2018年11月13日 23時59分59秒 | 対局
<本日の一言>
大谷翔平選手、ア・リーグ新人王に!
いやー、凄過ぎますね。
イチロー選手のような、日本人の限界を超える選手になって欲しいですね。
</本日の一言>

皆様こんばんは。
最近、第1回SGW杯中庸戦の予選が行われていますが、まだ棋戦の概要を説明していませんでしたね。

本棋戦の参加条件は、「日本棋院所属の31歳以上60歳以下かつ七大棋戦、竜星戦、阿含桐山杯の優勝経験が無い棋士」となっています。
若手ではなく、シニアでもなく、タイトル棋士でもない、故に中庸ということでしょう。

囲碁の勝負に絶対は無く、理屈の上では誰にでもタイトルを取れる可能性がある、と言えなくもありません。
しかし、現実的にはどうでしょうか?
全棋士参加棋戦において、優勝してもおかしくないと言える棋士は、全体の3%~5%程度ではないかと思います。
何しろ勝ち続けなければなりませんし、どこかで井山裕太や張栩のような棋士も倒さなければならないのですから・・・。

しかし、本棋戦には井山裕太や張栩はもちろん、一力遼のような若手も出てきません。
これはチャンスと、目の色を変えている棋士は多いのではないでしょうか?
本棋戦に優勝して、弾みをつけて一般タイトルも狙うプランを立てている棋士もいるでしょう。
本棋戦の誕生によって勉強に身が入る「中庸棋士」が増えれば、囲碁界全体のレベルアップにもつながるのではないかと思います。

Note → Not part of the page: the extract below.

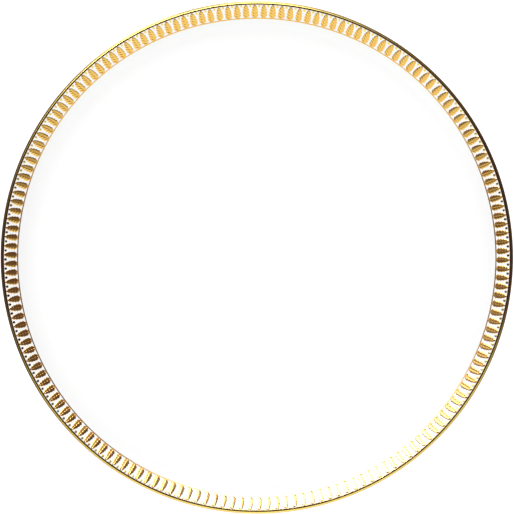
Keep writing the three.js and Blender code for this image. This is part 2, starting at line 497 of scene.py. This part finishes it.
# %% The fired clay
def body_outline():
    corner = 0.3
    outer, inner = FOOT_RADIUS + FOOT_EDGE / 2, FOOT_RADIUS - FOOT_EDGE / 2
    turns = np.linspace(0, math.pi / 2, 5)
    cut = [(corner * (1 - math.cos(a)), corner * (1 - math.sin(a))) for a in turns]
    round_out = [(outer - across, up) for across, up in cut]
    round_in = [(inner + across, up) for across, up in cut[::-1]]
    clay_outside, clay_recess = moved(outer_run, -GLAZE), moved(recess_run, -GLAZE)
    return np.concatenate([clay_outside, round_out, round_in, clay_recess[::-1]])


clay = turned("porcelain_clay", body_outline(), bisque, wander=wiped_line)
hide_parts("porcelain_body")

# %% [markdown]
# ## The gold
# The lip is banded last, on a wheel, with a loaded brush. The band wraps from just inside
# the lip over the edge and a little way under it, thinnest at its two edges. The inner edge
# wanders by a few hundredths of a millimetre, because a hand held the brush.

# %% The gold on the lip
BAND_LAST = -42  # the direction that its edge under the lip faces
THIN_END = 0.12
GOLD_SUNK = 0.02
LINE_WANDER, LINE_FADE, LINE_DEPTH = 0.05, 0.3, 0.5


def lip_band_outline():
    base = lip_stretch(LIP_FIRST, BAND_LAST, 43)
    r, z, facing = base.T
    thickness = LIP_GOLD * np.sin(np.linspace(THIN_END, math.pi - THIN_END, len(base)))**0.5
    outside = np.stack([r + thickness * np.cos(facing), z + thickness * np.sin(facing)], axis=-1)
    return np.concatenate([outside, moved(base, -GOLD_SUNK)[::-1]])


def lining_hand(radius, height, angles):
    """Moves the rings at the inner edge of the gold in and out, and leaves the others."""
    on_face = height > LIP_START_Z - LINE_DEPTH
    fade = max(0.0, 1 - abs(radius - LIP_START_R) / LINE_FADE) if on_face else 0.0
    inward = fade * hand_wander(angles, LINE_WANDER, seed=11, waves=(7, 11, 19, 31, 47))
    return np.stack([inward, inward * 0.3])


lip_band = turned("lip_band", lip_band_outline(), bright_gold, wander=lining_hand)
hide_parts("gold_lip_band")

# %% [markdown]
# Anything on the rim is drawn flat first: a distance across, in millimetres, a radius, and a
# height off the glaze. One function then lays it on the cone of the rim at a given turn.

# %% Lay a drawing on the rim
BAND_TURN = math.radians(-0.46)


def on_rim(turn, across, radius, height):
    across, radius, height = np.broadcast_arrays(across, radius, height)
    angle = turn + across / radius
    r = radius - height * math.sin(RIM_SLOPE)
    z = face_height(radius) + height * math.cos(RIM_SLOPE)
    return np.stack([r * np.sin(angle), r * np.cos(angle), z], axis=-1)


print("the first leaf's turn from the far side, in degrees:", round(math.degrees(BAND_TURN), 2))

# %% [markdown]
# A leaf is built up in paste before it is gilded. Its outline starts in a short stalk, swells
# to its full width within the first quarter, and narrows to a tip whose neck runs on to the
# lip, with a scallop for each leaflet. Its surface is a low pillow of leaflets that slant from
# the midrib towards the tip. On the right they are hardly raised. On the left they overlap
# like shingles, so their tilted faces mirror another part of the room and that half reads
# darker wherever that part is dark.

# %% The shape of a leaf
STALK_FOOT, LEAF_BASE, LEAF_TIP, NECK_END = 126.05, 126.35, 132.95, 133.15
LEAF_HALF_WIDTH = 1.78
WIDEST_AT = 0.23
STALK_HALF_WIDTH = 0.2
FIRST_GROOVE, GROOVE_PITCH, GROOVE_SLANT = 127.1, 1.38, 0.88
TIP_TAPER, SCALLOP_DEPTH, SCALLOP_AT = 0.06, 0.07, 0.85
PILLOW_HEIGHT, LEFT_EDGE_POWER, RIGHT_EDGE_POWER = 0.15, 5, 6
RIB_HALF_WIDTH, FULL_RELIEF_FROM = 0.3, 1.2
LEAFLET_HEIGHT, SHINGLE_CREST = 0.03, 0.82
SHINGLE_ACROSS = [-1.6, -1.2, -0.75, -0.15, 0.05]
SHINGLE_HEIGHT = [0.02, 0.06, 0.16, 0.17, 0.0]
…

ところで、私もSGW杯にエントリーしており、本日が予選対局日でした。
結果は、なんと3連勝して枠抜け!
どうしようもない1年かと思っていましたが、良いこともあるものですね。

それでは、今回は予選1回戦、宮崎龍太郎七段(46)との対局を振り返ってみたいと思います。
宮崎七段はNHK囲碁フォーカスで講師を務めた、「ドラゴン先生」ですね。



1図(実戦)
私の白番です。
白1の詰めは黒2と反撃されて打ち過ぎかもしれませんが、こう打ちたくなりました。
右上黒の攻めを狙う作戦です。





2図(実戦)
白△ではAかBが普通の打ち方ですが、何故かこの手に惹かれました。
隅の守りはスカスカですが、あえて黒Cの三々入りを誘って打つつもりです。

本局は1手20秒、1分の考慮時間が5回という対局条件であり、NHK杯よりもさらに短いです。
ですから、研究していない手を思い付きで打つべきではないでしょう。
しかし、自分の感性を優先するのが今の私のスタイルです。





3図(実戦)
白△とハネ出したのは勢いですね。
白×からの流れがあるだけに、こう打たなければ面白くありません。





4図(実戦)
白△とコスミを打った場面です。
次に白A、黒B、白Cで黒×を取る狙いと、白D、黒E、白Fで黒〇を取る狙いが見合いになり、どうやら白が上手くいったようです。


本局は手の良し悪しはともかく、後悔する手が少なかったです。
いつもこうありたいものですね。